Alcedo in his Biblioteca Americana, MS., speaks of Zarate’s work as “containing much that is good, but as not entitled to the praise of exactness.” He wrote under the influence of party heat, which necessarily operates to warp the fairest mind somewhat from its natural bent. For this we must make allowance, in perusing accounts of conflicting parties. But there is no intention, apparently, to turn the truth aside in support of his own cause; and his access to the best sources of knowledge often supplies us with particulars not within the reach of other chroniclers. His narrative is seasoned, moreover, with sensible reflections and passing comments, that open gleams of light into the dark passages of that eventful period. Yet the style of the author can make but moderate pretensions to the praise of elegance or exactness; while the sentences run into that tedious, interminable length which belongs to the garrulous compositions of the regular thoroughbred chronicler of the olden time.
The personalities, necessarily incident, more or less, to such a work, led its author to shrink from publication, at least during his life. By the jealous spirit of the Castilian cavalier, “censure,” he says, “however light, is regarded with indignation, and even praise is rarely dealt out in a measure satisfactory to the subject of it.” And he expresses his conviction that those do wisely, who allow their accounts of their own times to repose in the quiet security of manuscript, till the generation that is to be affected by them has passed away. His own manuscript, however, was submitted to the emperor; and it received such commendation from this royal authority, that Zarate, plucking up a more courageous spirit, consented to give it to the press. It accordingly appeared at Antwerp, in 1555, in octavo; and a second edition was printed, in folio, at Seville, in 1577. It has since been incorporated in Barcia’s valuable collection; and, whatever indignation or displeasure it may have excited among contemporaries, who smarted under the author’s censure, or felt themselves defrauded of their legitimate guerdon, Zarate’s work has taken a permanent rank among the most respectable authorities for a history of the time.
The name of Zarate naturally suggests that of Fernandez, for both were laborers in the same field of history. Diego Fernandez de Palencia, or Palentino, as he is usually called, from the place of his birth, came over to Peru, and served as a private in the royal army raised to quell the insurrections that broke out after Gasca’s return to Castile. Amidst his military occupations, he found leisure to collect materials for a history of the period, to which he was further urged by the viceroy, Mendoza, Marques de Canete, who bestowed on him, as he tells us, the post of Chronicler of Peru. This mark of confidence in his literary capacity intimates higher attainments in Fernandez than might be inferred from the humble station that he occupied. With the fruits of his researches the soldier-chronicler returned to Spain, and, after a time, completed his narrative of the insurrection of Giron.

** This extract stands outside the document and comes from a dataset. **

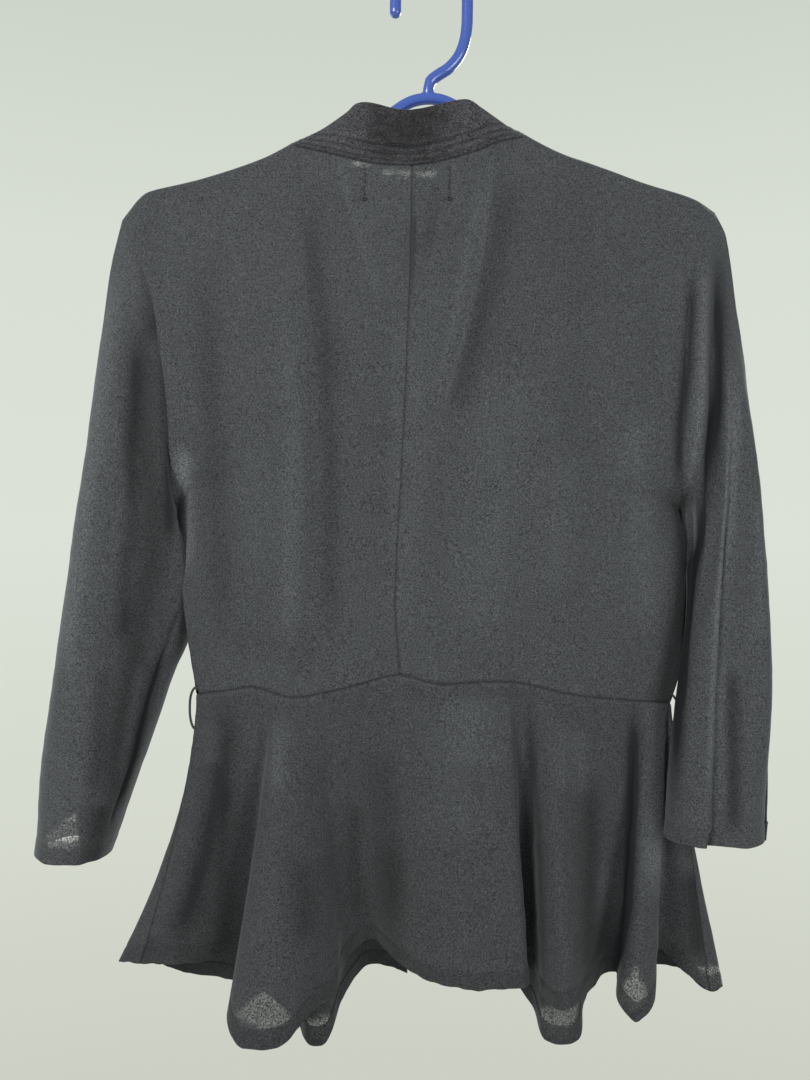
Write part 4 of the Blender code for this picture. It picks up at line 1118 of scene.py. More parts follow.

The manuscript was seen by the President of the Council of the Indies, and he was so much pleased with its execution, that he urged the author to write the account, in like manner, of Gonzalo Pizarro’s rebellion, and of the administration of Gasca. The historian was further stimulated, as he mentions in his dedication to Philip the Second, by the promise of a guerdon from that monarch, on the completion of his labors; a very proper, as well as politic, promise, but which inevitably suggests the idea of an influence not altogether favorable to severe historic impartiality. Nor will such an inference be found altogether at variance with truth; for while the narrative of Fernandez studiously exhibits the royal cause in the most favorable aspect to the reader, it does scanty justice to the claims of the opposite party. It would not be meet, indeed, that an apology for rebellion should be found in the pages of a royal pensioner; but there are always mitigating circumstances, which, however we may condemn the guilt, may serve to lessen our indignation towards the guilty. These circumstances are not to be found in the pages of Fernandez. It is unfortunate for the historian of such events, that it is so difficult to find one disposed to do even justice to the claims of the unsuccessful rebel. Yet the Inca Garcilasso has not shrunk from this, in the case of Gonzalo Pizarro; and even Gomara, though living under the shadow, or rather in the sunshine, of the Court, has occasionally ventured a generous protest in his behalf.

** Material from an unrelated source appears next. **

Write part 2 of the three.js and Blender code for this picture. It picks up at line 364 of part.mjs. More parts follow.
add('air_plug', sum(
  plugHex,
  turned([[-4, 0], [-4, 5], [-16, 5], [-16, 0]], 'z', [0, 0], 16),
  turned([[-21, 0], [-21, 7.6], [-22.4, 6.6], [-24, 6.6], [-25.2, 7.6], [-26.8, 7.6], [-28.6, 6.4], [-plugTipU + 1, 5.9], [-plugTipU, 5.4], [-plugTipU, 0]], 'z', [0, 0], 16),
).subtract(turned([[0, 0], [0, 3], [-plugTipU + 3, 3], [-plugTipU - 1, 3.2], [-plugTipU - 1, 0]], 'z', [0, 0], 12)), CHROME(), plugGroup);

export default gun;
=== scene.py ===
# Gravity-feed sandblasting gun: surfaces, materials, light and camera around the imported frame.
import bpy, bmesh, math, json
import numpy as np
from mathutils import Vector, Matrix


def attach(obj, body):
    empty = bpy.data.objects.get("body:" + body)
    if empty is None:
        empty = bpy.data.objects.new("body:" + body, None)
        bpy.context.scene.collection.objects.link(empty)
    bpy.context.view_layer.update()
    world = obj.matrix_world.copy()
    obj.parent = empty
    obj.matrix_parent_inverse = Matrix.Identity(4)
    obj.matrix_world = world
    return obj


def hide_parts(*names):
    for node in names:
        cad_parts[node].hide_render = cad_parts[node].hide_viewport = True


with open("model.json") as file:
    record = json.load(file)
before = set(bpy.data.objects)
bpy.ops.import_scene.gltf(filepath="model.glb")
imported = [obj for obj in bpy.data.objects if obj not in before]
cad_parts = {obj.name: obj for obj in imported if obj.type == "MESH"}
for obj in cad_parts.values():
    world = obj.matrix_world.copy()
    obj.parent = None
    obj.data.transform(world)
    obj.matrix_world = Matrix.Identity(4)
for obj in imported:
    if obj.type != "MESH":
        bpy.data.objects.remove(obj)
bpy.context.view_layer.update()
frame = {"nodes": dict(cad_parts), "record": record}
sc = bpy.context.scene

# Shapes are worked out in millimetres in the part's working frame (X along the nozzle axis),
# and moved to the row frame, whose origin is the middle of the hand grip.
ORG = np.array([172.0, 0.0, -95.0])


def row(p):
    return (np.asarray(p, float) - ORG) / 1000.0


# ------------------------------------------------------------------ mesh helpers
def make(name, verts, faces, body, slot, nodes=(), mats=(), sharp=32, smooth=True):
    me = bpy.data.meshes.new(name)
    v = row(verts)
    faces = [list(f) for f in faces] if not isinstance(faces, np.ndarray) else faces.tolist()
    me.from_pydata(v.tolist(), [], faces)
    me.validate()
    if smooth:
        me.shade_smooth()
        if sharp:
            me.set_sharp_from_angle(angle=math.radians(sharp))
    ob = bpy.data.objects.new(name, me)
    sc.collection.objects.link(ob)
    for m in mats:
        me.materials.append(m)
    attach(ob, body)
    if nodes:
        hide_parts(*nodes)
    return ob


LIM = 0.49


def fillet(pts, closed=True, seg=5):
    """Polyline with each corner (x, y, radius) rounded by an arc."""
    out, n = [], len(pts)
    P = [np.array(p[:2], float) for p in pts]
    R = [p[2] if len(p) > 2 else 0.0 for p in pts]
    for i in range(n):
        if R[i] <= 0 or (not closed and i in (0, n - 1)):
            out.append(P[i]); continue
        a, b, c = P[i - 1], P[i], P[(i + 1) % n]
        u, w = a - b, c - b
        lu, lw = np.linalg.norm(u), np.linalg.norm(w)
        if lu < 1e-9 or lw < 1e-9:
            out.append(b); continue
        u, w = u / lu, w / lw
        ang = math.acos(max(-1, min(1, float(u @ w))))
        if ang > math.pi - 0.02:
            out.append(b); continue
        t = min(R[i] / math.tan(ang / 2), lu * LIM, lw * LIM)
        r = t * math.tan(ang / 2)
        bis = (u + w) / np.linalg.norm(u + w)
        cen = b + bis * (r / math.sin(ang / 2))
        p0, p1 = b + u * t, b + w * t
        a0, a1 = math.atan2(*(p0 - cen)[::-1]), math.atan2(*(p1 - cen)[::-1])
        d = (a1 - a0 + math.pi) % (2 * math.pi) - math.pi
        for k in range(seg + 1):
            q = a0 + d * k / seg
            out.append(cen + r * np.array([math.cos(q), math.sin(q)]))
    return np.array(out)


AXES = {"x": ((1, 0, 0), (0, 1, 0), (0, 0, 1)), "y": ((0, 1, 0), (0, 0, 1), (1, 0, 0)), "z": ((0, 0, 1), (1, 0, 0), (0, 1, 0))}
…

The countenance thus afforded to Fernandez from the highest quarter opened to him the best fountains of intelligence,–at least, on the government side of the quarrel. Besides personal communication with the royalist leaders, he had access to their correspondence, diaries, and official documents. He industriously profiled by his opportunities; and his narrative, taking up the story of the rebellion from its birth, continues it to its final extinction, and the end of Gasca’s administration. Thus the First Part of his work, as it was now called, was brought down to the commencement of the Second, and the whole presented a complete picture of the distractions of the nation, till a new order of things was introduced, and tranquillity was permanently established throughout the country.
The diction is sufficiently plain, not aspiring to rhetorical beauties beyond the reach of its author, and out of keeping with the simple character of a chronicle, The sentences are arranged with more art than in most of the unwieldy compositions of the time; and, while there is no attempt at erudition or philosophic speculation, the current of events flows on in an orderly manner, tolerably prolix, it is true, but leaving a clear and intelligible impression on the mind of the reader. No history of that period compares with it in the copiousness of its details; and it has accordingly been resorted to by later compilers, as an inexhaustible reservoir for the supply of their own pages; a circumstance that may be thought of itself to bear no slight testimony to the general fidelity, as well as fulness, of the narrative.–The Chronicle of Fernandez, thus arranged in two parts, under the general title of Historia del Peru, was given to the world in the author’s lifetime, at Seville, in 1571 in one volume, folio, being the edition used in the preparation of this work.